French force in Sahel leaves Mali in vast operation

Niamey -The main French military base in Niger has become a hub of frantic activity for troops and equipment leaving neighbouring Mali. After nine years fighting jihadists in Mali, France is pulling its troops out of the country after falling out with its military junta, and reducing its presence in the wider Sahel region. “This disengagement from Mali is the biggest of our missions,” says Colonel Hubert Baudoin, the the deputy chief of the French anti-jihadist mission in the Sahel, Operation Barkhane. Commander Thierry, coordinator of logistical movements across the zone, agrees: “It’s a gigantic maneouvre.” Every day, two to three air convoys travel from a base in Gao, Mali, to the one in Niger’s capital Niamey. Two to three road convoys also make the trip each week between the cities almost 500 kilometres (around 300 miles) apart. After ties ruptured between Paris and the junta that took power in Mali in August 2020, the French began to withdraw in February.
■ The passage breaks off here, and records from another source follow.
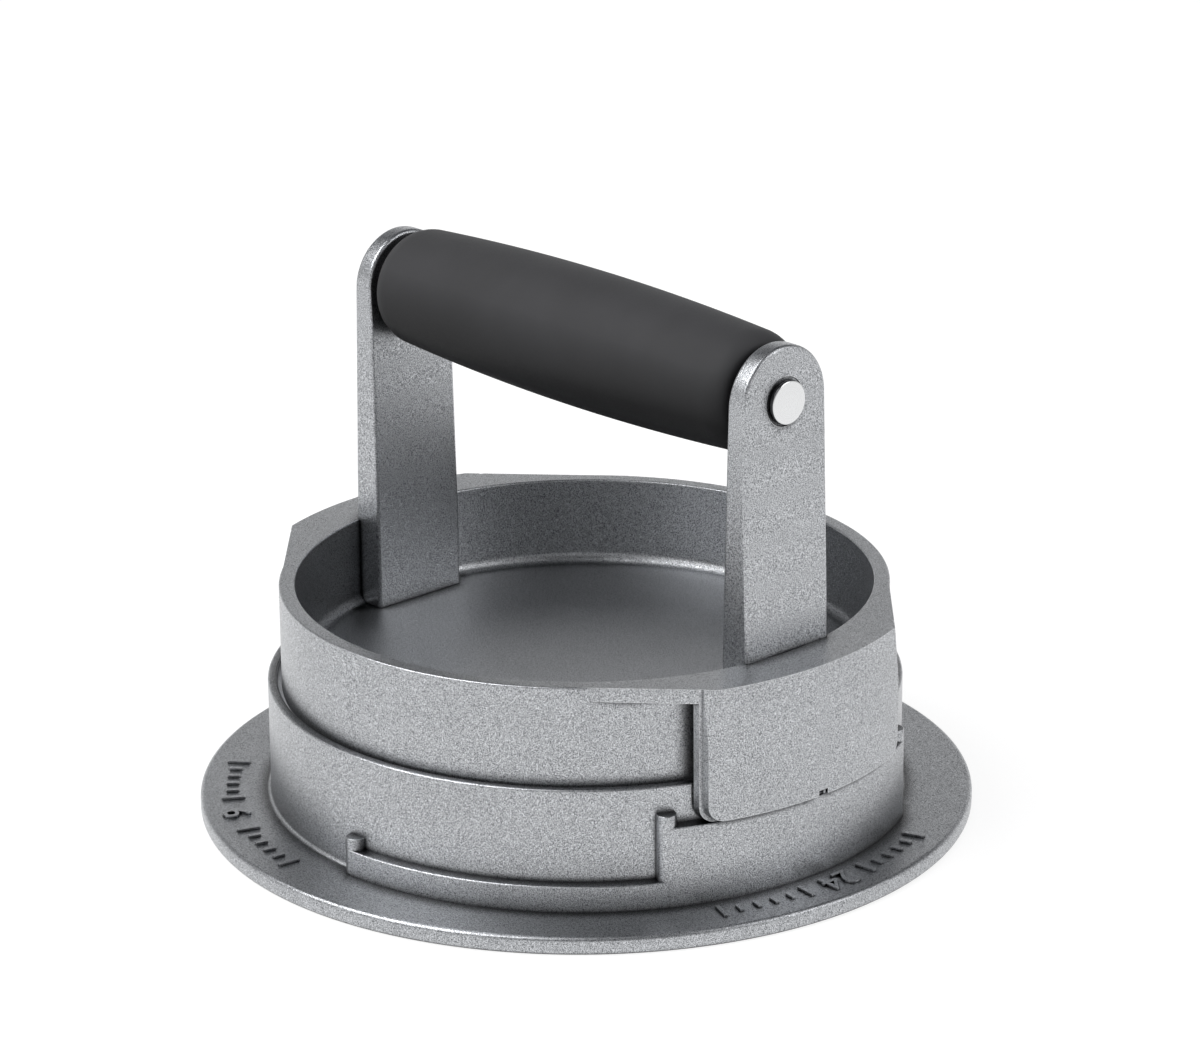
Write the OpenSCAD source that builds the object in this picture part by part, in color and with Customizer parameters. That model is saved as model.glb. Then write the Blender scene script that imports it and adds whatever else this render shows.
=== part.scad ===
// Burger press: a flanged mould ring, and a cast plunger with a bail grip that seats on stepped ledges
// outside the ring. Which pair of ledges the skirts stand on sets how thick the patty comes out.
// Origin at the centre of the ring's base, +Z up, grip along X. Sizes in millimetres.

/* [Mould ring] */
// Bore of the mould ring, the patty's diameter
bore_d = 114; // [90:1:150]
// Thickness of the ring's wall
ring_wall = 1.8; // [1.4:0.1:2.4]
// Height of the ring over its base
ring_h = 25.5; // [24.5:0.1:27]
// How far the flange reaches past the bore's wall
flange_reach = 15; // [11:0.5:20]
// Thickness of the flange
flange_t = 3.4; // [2.6:0.1:4]
// Rounding of the flange's outer edges
flange_edge = 1.2; // [0.4:0.1:1.2]
// Fillet where the wall stands on the flange
foot_fillet = 1.5; // [0.5:0.1:2]

/* [Stop ledges] */
// Height of the low pair of ledges over the base
low_ledge_z = 8.2; // [7:0.1:10]
// Height of the high pair of ledges over the base
high_ledge_z = 18.4; // [16:0.1:19]
// How far the ledges stand out from the wall
ledge_out = 2.4; // [2:0.1:3]
// Angle from one stop post to the next
ledge_span = 57.5; // [54:0.5:60]
// Width of a stop post
post_w = 3.6; // [2.4:0.1:4.5]
// Rise of a stop post over the ledge beside it
post_rise = 2.2; // [1.5:0.1:3]

/* [Plunger] */
// Gap between the plunger's side and the bore
side_gap = 0.75; // [0.5:0.05:1.5]
// Height of the plunger's side wall over its pressing face
drum_h = 20; // [19:0.5:24]
// Thickness of the plunger's side wall
drum_wall = 3; // [2.4:0.1:4]
// Thickness of the pressing plate
plate_t = 3.2; // [2.4:0.1:4]
// Fillet inside the pan, where its wall meets the plate
pan_fillet = 2; // [1:0.5:3]

/* [Ridges] */
// Number of ridge rings under the plate
ridge_count = 3; // [1:1:3]
// Radius of the innermost ridge ring
ridge_first_r = 17.3; // [12:0.1:18]
// Distance from one ridge ring to the next
ridge_pitch = 14.75; // [12:0.05:14.8]
// Depth of a ridge
ridge_h = 2.75; // [1.5:0.05:3.5]
// Width of a ridge's crest
ridge_crest_w = 1.6; // [1:0.1:2.5]
// Width of a ridge at its foot
ridge_foot_w = 5.6; // [4:0.1:7]

/* [Lugs and skirts] */
// Gap between a skirt and the ring's wall
skirt_gap = 0.7; // [0.4:0.05:1]
// Thickness of a skirt
skirt_t = 2.8; // [2.4:0.1:3.2]
// How far a skirt hangs below the pressing face
skirt_drop = 5.3; // [4.5:0.1:6]
// Half of a skirt's angle round the ring
skirt_half = 22.85; // [16:0.05:23]
// Rounding of a skirt's lower corners
skirt_corner = 3; // [1:0.5:4]
// Thickness of a skirt's inner layer, from its inside to the mould's parting line
skirt_inner_t = 1.3; // [1:0.1:1.6]
// How far the outer layer stops short of the inner one, at the skirt's sides and foot
skirt_step = 0.5; // [0.2:0.1:0.8]
// Width of the gate notch in the middle of a skirt's foot
gate_w = 2.2; // [1.4:0.1:3]
// Height of the gate notch
gate_h = 1; // [0.6:0.1:1.5]
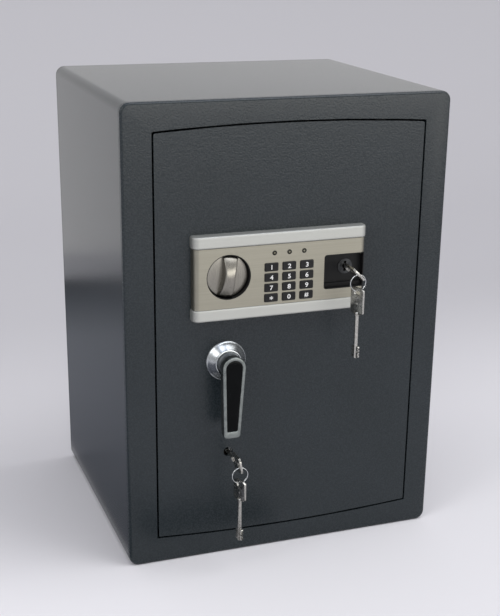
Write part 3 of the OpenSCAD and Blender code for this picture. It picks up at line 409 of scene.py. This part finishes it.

After Gossi and Menaka, the troops are due out of Gao by summer’s end. Dozing legionnaires At the Niamey base, forklifts shuffle around pallets, while armoured vehicles sit lined up as far as the eye can see. In all, France must fly home 1,000 vehicles and some 4,000 containers.Colonel Laurent Grebil, logistics manager for Operation Barkhane, has already overseen a departure from a military theatre, 10 years ago in northeast Afghanistan. But that was on a much smaller scale, he says. “Here the complexity of the maneouvre arises from the distances to be covered and the volume of equipment and men to get out in a limited time,” he says. “It will take a little less than a year to bring everything back to France.” At the Niamey military airport, the forklifts handle all kinds of goods, from camp beds to spare parts and electrical equipment, including fridges. Along the dusty road that crosses the base, French legionnaires doze under khaki tarpaulins hitched up between two armoured vehicles, after arriving a day earlier from escorting several dozen civilian vehicles from Gao. They must head back during the night, keeping to the tight deadlines imposed by the French presidency. The road connecting Niamey and Gao crosses semi-desert territory known as the “tri-border area” where the frontiers of Niger, Mali and Burkina converge.